BEGIN

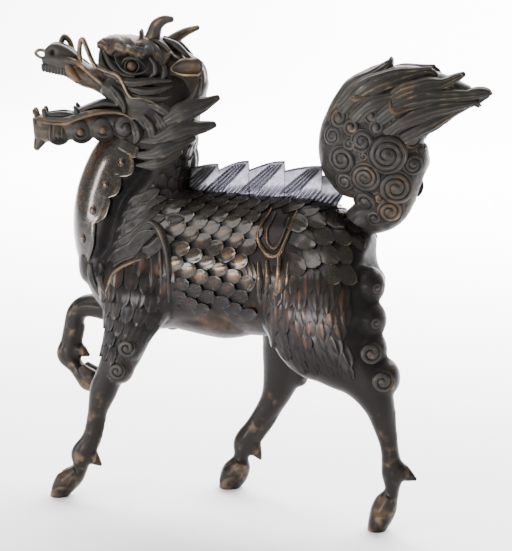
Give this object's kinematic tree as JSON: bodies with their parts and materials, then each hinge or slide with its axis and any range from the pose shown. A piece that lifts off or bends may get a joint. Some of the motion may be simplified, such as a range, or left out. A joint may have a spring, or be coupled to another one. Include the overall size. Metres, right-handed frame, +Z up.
{
  "type": "qilin figure",
  "caption": "Cast bronze qilin in mid-stride with a raised foreleg, open jaws, swept horns, scaled hide, toothed dorsal fin and an upswept tail of curls.",
  "frame": {"origin": "bottom centre of the figure's bounding box, on the floor under the belly", "axes": "+Z up, the beast faces -X, its left side is -Y"},
  "size_m": [0.3746, 0.1018, 0.3992],
  "materials": {
    "bronze": "dark brown cast bronze patina, worn to golden brown on the raised edges"
  },
  "bodies": {
    "root": {"qilin_figure": "bronze"}
  },
  "joints": []
}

END

**Given request:** Return all of the data exactly as it reads.

**Exercise answer:**
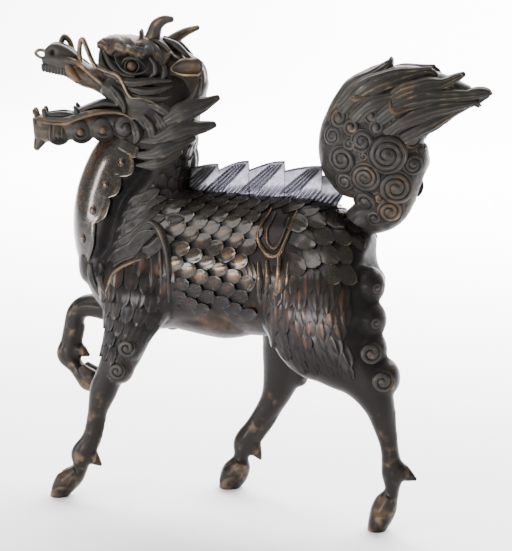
Give this object's kinematic tree as JSON: bodies with their parts and materials, then each hinge or slide with its axis and any range from the pose shown. A piece that lifts off or bends may get a joint. Some of the motion may be simplified, such as a range, or left out. A joint may have a spring, or be coupled to another one. Include the overall size. Metres, right-handed frame, +Z up.
{
  "type": "qilin figure",
  "caption": "Cast bronze qilin in mid-stride with a raised foreleg, open jaws, swept horns, scaled hide, toothed dorsal fin and an upswept tail of curls.",
  "frame": {"origin": "bottom centre of the figure's bounding box, on the floor under the belly", "axes": "+Z up, the beast faces -X, its left side is -Y"},
  "size_m": [0.3746, 0.1018, 0.3992],
  "materials": {
    "bronze": "dark brown cast bronze patina, worn to golden brown on the raised edges"
  },
  "bodies": {
    "root": {"qilin_figure": "bronze"}
  },
  "joints": []
}